What you have to do: Beginning with the first line below, please repeat the material exactly, ending with the line that includes "the lamp behind".

CAD and scene scripts:
::::
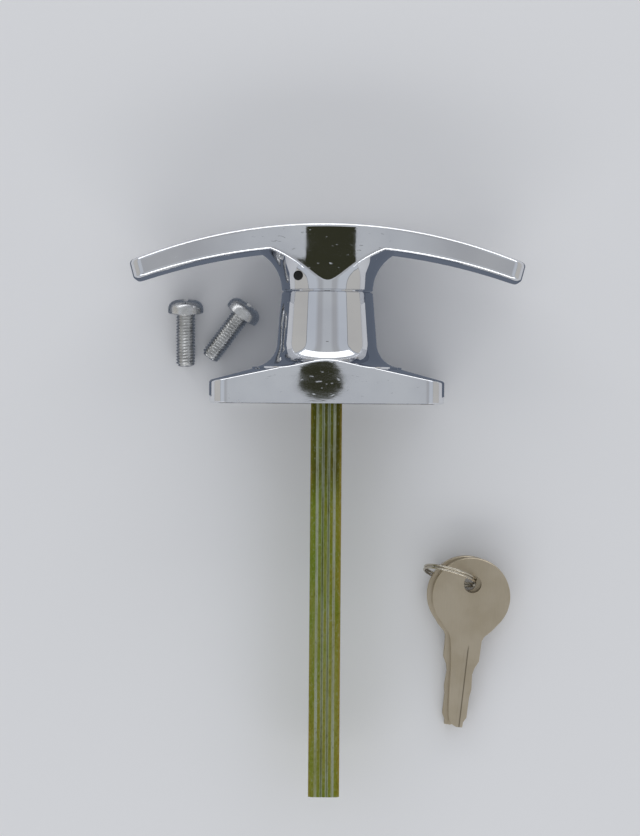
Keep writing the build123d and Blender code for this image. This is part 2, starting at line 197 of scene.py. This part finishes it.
class ScrewSettings(PropertyGroup):
    """The two fixing screws."""

    length: length_setting("Length", "Length below the head", 14 * MM)
    radius: length_setting("Radius", "Radius over the thread", 2.5 * MM)
    head: length_setting("Head", "Radius of the head", 4.6 * MM)
    pitch: length_setting("Thread pitch", "Distance from one thread to the next", 0.8 * MM)
    depth: length_setting("Thread depth", "How deep the thread is cut", 0.45 * MM)


class SpringSettings(PropertyGroup):
    """The five springs under the wafers."""

    turns: IntProperty(name="Turns", description="Turns of one spring", min=2, default=6)
    wire: length_setting("Wire", "Radius of the spring wire", 0.075 * MM)


class StudioSettings(PropertyGroup):
    """The floor, the lamps and the dark cards that the chrome reflects."""

    floor: colour_setting("Floor", "Colour of the floor", (0.80, 0.80, 0.81))
    overhead: colour_setting("Sky", "Light from straight above", (0.52, 0.54, 0.57))
    dim: colour_setting("Dim sky", "Light from a little to each side", (0.43, 0.44, 0.46))
    side: colour_setting("Sides", "Light from both sides", (0.55, 0.58, 0.63))
    horizon: colour_setting("Horizon", "Light from far out on both sides", (0.54, 0.53, 0.51))
    card: colour_setting("Dark card", "Card that the chrome reflects", (0.035, 0.036, 0.022))
    sheet: colour_setting("Dark sheet", "Sheet that the castings reflect", (0.12, 0.14, 0.18))
    key_power: power_setting("Key lamp", "Power of the lamp in front of the handle", 2.2)
    fill_power: power_setting("Fill lamp", "Power of the lamp behind the base plate", 2.4)


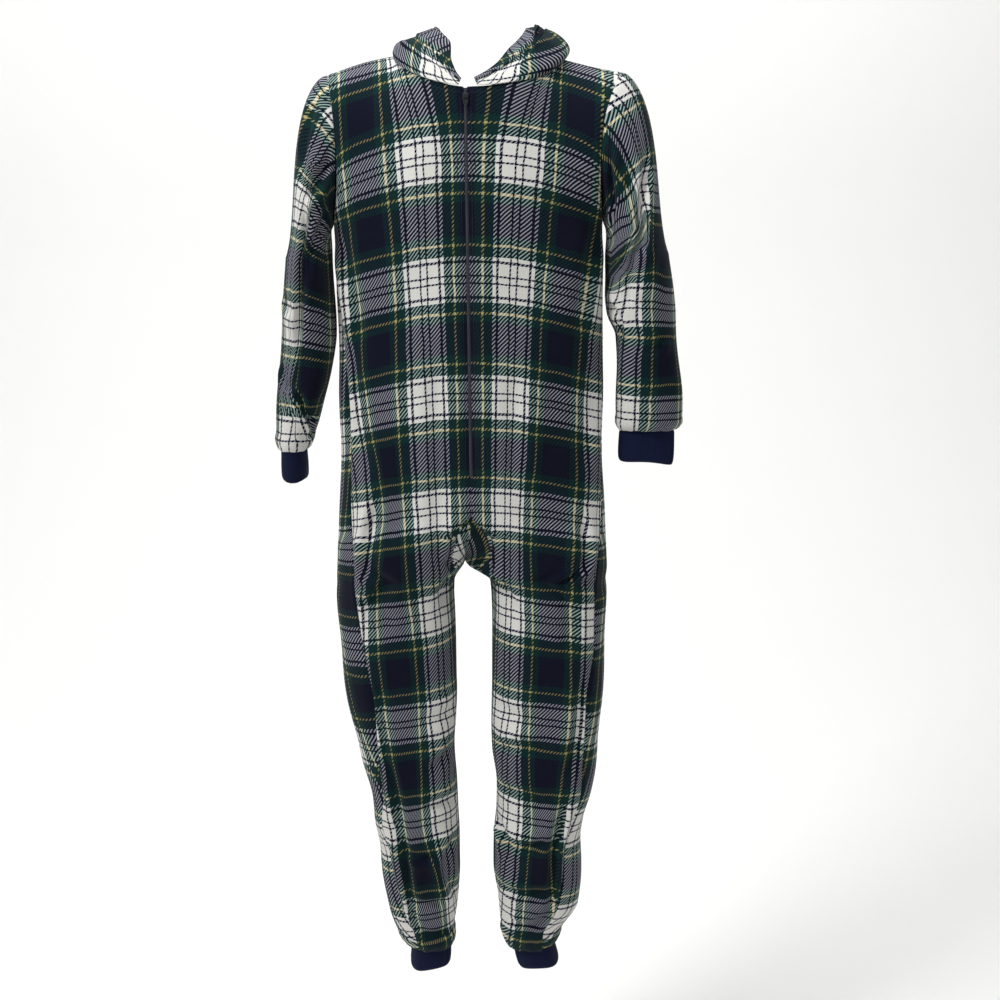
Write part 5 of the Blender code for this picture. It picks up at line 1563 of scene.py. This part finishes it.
def build_backdrop(style):
    """A floor that sweeps up into a wall behind."""
    profile = [(FLOOR_FRONT, FLOOR), (SWEEP_START, FLOOR)]
    for i in range(1, SWEEP_STEPS + 1):
        angle = math.pi / 2 * i / SWEEP_STEPS
        across, up = SWEEP_RADIUS * math.sin(angle), SWEEP_RADIUS * (1 - math.cos(angle))
        profile.append((SWEEP_START + across, FLOOR + up))
    profile.append((SWEEP_START + SWEEP_RADIUS, WALL_TOP))
    verts = [(x, y, z) for x in (-FLOOR_HALF, FLOOR_HALF) for y, z in profile]
    count = len(profile)
    faces = [(i, i + count, i + 1 + count, i + 1) for i in range(count - 1)]
    backdrop = place("backdrop", smooth_mesh("backdrop", verts, faces), paper_material(style))


def build_lights(scene):
    """Soft lamps, and a little light from all round."""
    for lamp in LAMPS:
        light = bpy.data.lights.new(lamp.name, "AREA")
        light.size, light.energy = lamp.size, lamp.power
        item = bpy.data.objects.new(lamp.name, light)
        item.location = lamp.spot
        item.rotation_euler = Matrix(look_along(np.subtract(lamp.aim, lamp.spot))).to_euler()
        scene.collection.objects.link(item)
    world = bpy.data.worlds.new("Studio air")
    world.use_nodes = True
    air = world.node_tree.nodes["Background"].inputs
    air["Color"].default_value, air["Strength"].default_value = (1, 1, 1, 1), AIR_LIGHT
    scene.world = world


def build_camera(scene):
    """The camera, in front of the chest and looking a little down at the middle."""
    lens = bpy.data.cameras.new("Camera")
    lens.lens, lens.sensor_width = LENS, SENSOR
    camera = bpy.data.objects.new("Camera", lens)
    tilt = Matrix.Rotation(math.radians(CAMERA_TILT), 4, "X")
    roll = Matrix.Rotation(math.radians(CAMERA_ROLL), 4, "Z")
    camera.matrix_world = Matrix.Translation(CAMERA_SPOT) @ tilt @ roll
    scene.collection.objects.link(camera)
    scene.camera = camera
    scene.view_settings.view_transform = "Standard"


def look_along(direction):
    """Axes of a lamp that shines along a direction."""
    back = -unit(np.asarray(direction, float))
    right = unit(np.cross((0, 0, 1), back))
    return np.transpose([right, np.cross(back, right), back]).tolist()


# ---------------------------------------------------------------- the add-on


def colour_property(name, description, value):
    """A colour given as sRGB hex."""
    return bpy.props.FloatVectorProperty(
        name=name, description=description, subtype="COLOR", size=4, min=0, max=1, default=srgb(value)
    )


def length_property(name, description, value, least):
    """A length given in mm and held in metres."""
    return bpy.props.FloatProperty(
        name=name, description=description, default=value * MM, min=least * MM, unit="LENGTH", precision=4
    )


def count_property(name, description, value, least):
    """A whole number of rows, columns or ribs."""
    return bpy.props.IntProperty(name=name, description=description, default=value, min=least)


class ONESIE_style(bpy.types.PropertyGroup):
    """The onesie's sizes and colours"""

    wall: length_property("Fleece thickness", "Thickness of the fleece", 1.9, 0.5)
    cloth_pitch: length_property("Cloth pitch", "Spacing of the cloth's mesh up the body", 3.9, 2.0)
    panel_columns: count_property("Panel columns", "Mesh columns across a front or back", 76, 16)
    stitch_pitch: length_property("Stitch pitch", "Length of one stitch", 3.2, 1.0)
    stroke_pitch: length_property("Stroke pitch", "Diagonal strokes' spacing along a thread", 5.6, 1.0)
    cuff_ribs: count_property("Cuff ribs", "Ribs round each cuff", 72, 8)
    cuff_columns: count_property("Cuff columns", "Mesh columns round a cuff", 288, 32)
    rib_depth: length_property("Rib depth", "Depth of the cuffs' ribs", 0.5, 0.0)
    tooth_pitch: length_property("Tooth pitch", "Spacing of the zip's teeth", 1.5, 0.5)
    white: colour_property("White", "Off-white print", "#d5d4cf")
    yellow: colour_property("Yellow", "Straw yellow print", "#a89d6c")
    green: colour_property("Green", "Dark green print", "#0a2828")
    navy: colour_property("Navy", "Dark navy print", "#0c0f20")
    cuff: colour_property("Cuffs", "Navy rib knit", "#131a39")
    zip_cloth: colour_property("Zip cloth", "Zip tape and coil", "#141727")
    zip_metal: colour_property("Zip metal", "Slider and pull", "#2b2c30")
    thread: colour_property("Thread", "Sewing thread", "#161b2c")
    paper: colour_property("Backdrop", "Studio paper", "#f2f2f0")


class ONESIE_OT_body(bpy.types.Operator):
    """Makes the fronts and backs"""

    bl_idname = "onesie.body"
    bl_label = "Body panels"

    def execute(self, context):
        for side in ("left", "right"):
            for face in ("front", "back"):
                body_panel(side, face, context.scene.onesie)
        return {"FINISHED"}


class ONESIE_OT_sleeves(bpy.types.Operator):
    """Makes both sleeves"""

    bl_idname = "onesie.sleeves"
    bl_label = "Sleeves"

    def execute(self, context):
        for side in ("left", "right"):
            sleeve_panel(side, context.scene.onesie)
        return {"FINISHED"}


class ONESIE_OT_hood(bpy.types.Operator):
    """Makes both halves of the lowered hood"""

    bl_idname = "onesie.hood"
    bl_label = "Hood"

    def execute(self, context):
        for side in ("left", "right"):
            hood_panel(side, context.scene.onesie)
        return {"FINISHED"}


class ONESIE_OT_cuffs(bpy.types.Operator):
    """Makes the four rib cuffs"""

    bl_idname = "onesie.cuffs"
    bl_label = "Rib cuffs"

    def execute(self, context):
        for name in CUFFS:
            cuff_piece(name, context.scene.onesie)
        return {"FINISHED"}


class ONESIE_OT_zip(bpy.types.Operator):
    """Makes the zip's coil and finishes its tapes, slider and pull"""

    bl_idname = "onesie.zip"
    bl_label = "Zip"

    def execute(self, context):
        style = context.scene.onesie
        zip_coil(style)
        for name in ("zip_tape_left", "zip_tape_right"):
            dress_node(name, tape_material(style))
        for name in ("zip_slider", "zip_pull"):
            dress_node(name, metal_material(style))
        return {"FINISHED"}


class ONESIE_OT_stage(bpy.types.Operator):
    """Sets a seamless pale backdrop, soft lights and the camera"""

    bl_idname = "onesie.stage"
    bl_label = "Stage"

    def execute(self, context):
        build_backdrop(context.scene.onesie)
        build_lights(context.scene)
        build_camera(context.scene)
        return {"FINISHED"}


class ONESIE_PT_panel(bpy.types.Panel):
    """Shows the onesie's settings and a button for each step"""

    bl_idname = "ONESIE_PT_panel"
    bl_label = "Fleece onesie"
    bl_space_type = "VIEW_3D"
    bl_region_type = "UI"
    bl_category = "Onesie"

    def draw(self, context):
        style = context.scene.onesie
        for name in style.__annotations__:
            self.layout.prop(style, name)
        for kind in OPERATORS:
            self.layout.operator(kind.bl_idname)


OPERATORS = (
    ONESIE_OT_body,
    ONESIE_OT_sleeves,
    ONESIE_OT_hood,
    ONESIE_OT_cuffs,
    ONESIE_OT_zip,
    ONESIE_OT_stage,
)
CLASSES = (ONESIE_style, *OPERATORS, ONESIE_PT_panel)


def register():
    for kind in CLASSES:
        bpy.utils.register_class(kind)
    bpy.types.Scene.onesie = bpy.props.PointerProperty(type=ONESIE_style)


def unregister():
    del bpy.types.Scene.onesie
    for kind in reversed(CLASSES):
        bpy.utils.unregister_class(kind)


def main():
    register()
    bpy.ops.onesie.body()
    bpy.ops.onesie.sleeves()
    bpy.ops.onesie.hood()
    bpy.ops.onesie.cuffs()
    bpy.ops.onesie.zip()
    bpy.ops.onesie.stage()


if __name__ == "__main__":
    main()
::::
Task output:
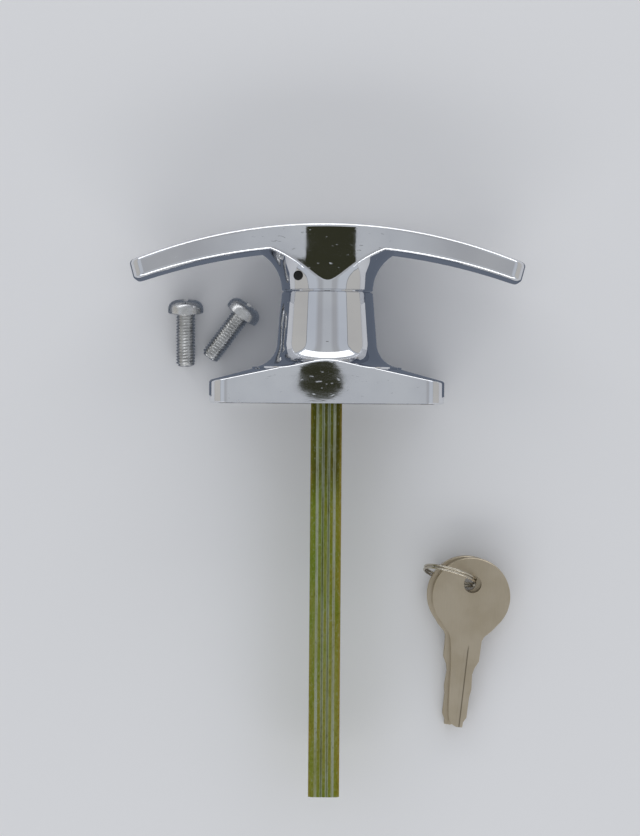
Keep writing the build123d and Blender code for this image. This is part 2, starting at line 197 of scene.py. This part finishes it.
class ScrewSettings(PropertyGroup):
    """The two fixing screws."""

    length: length_setting("Length", "Length below the head", 14 * MM)
    radius: length_setting("Radius", "Radius over the thread", 2.5 * MM)
    head: length_setting("Head", "Radius of the head", 4.6 * MM)
    pitch: length_setting("Thread pitch", "Distance from one thread to the next", 0.8 * MM)
    depth: length_setting("Thread depth", "How deep the thread is cut", 0.45 * MM)


class SpringSettings(PropertyGroup):
    """The five springs under the wafers."""

    turns: IntProperty(name="Turns", description="Turns of one spring", min=2, default=6)
    wire: length_setting("Wire", "Radius of the spring wire", 0.075 * MM)


class StudioSettings(PropertyGroup):
    """The floor, the lamps and the dark cards that the chrome reflects."""

    floor: colour_setting("Floor", "Colour of the floor", (0.80, 0.80, 0.81))
    overhead: colour_setting("Sky", "Light from straight above", (0.52, 0.54, 0.57))
    dim: colour_setting("Dim sky", "Light from a little to each side", (0.43, 0.44, 0.46))
    side: colour_setting("Sides", "Light from both sides", (0.55, 0.58, 0.63))
    horizon: colour_setting("Horizon", "Light from far out on both sides", (0.54, 0.53, 0.51))
    card: colour_setting("Dark card", "Card that the chrome reflects", (0.035, 0.036, 0.022))
    sheet: colour_setting("Dark sheet", "Sheet that the castings reflect", (0.12, 0.14, 0.18))
    key_power: power_setting("Key lamp", "Power of the lamp in front of the handle", 2.2)
    fill_power: power_setting("Fill lamp", "Power of the lamp behind the base plate", 2.4)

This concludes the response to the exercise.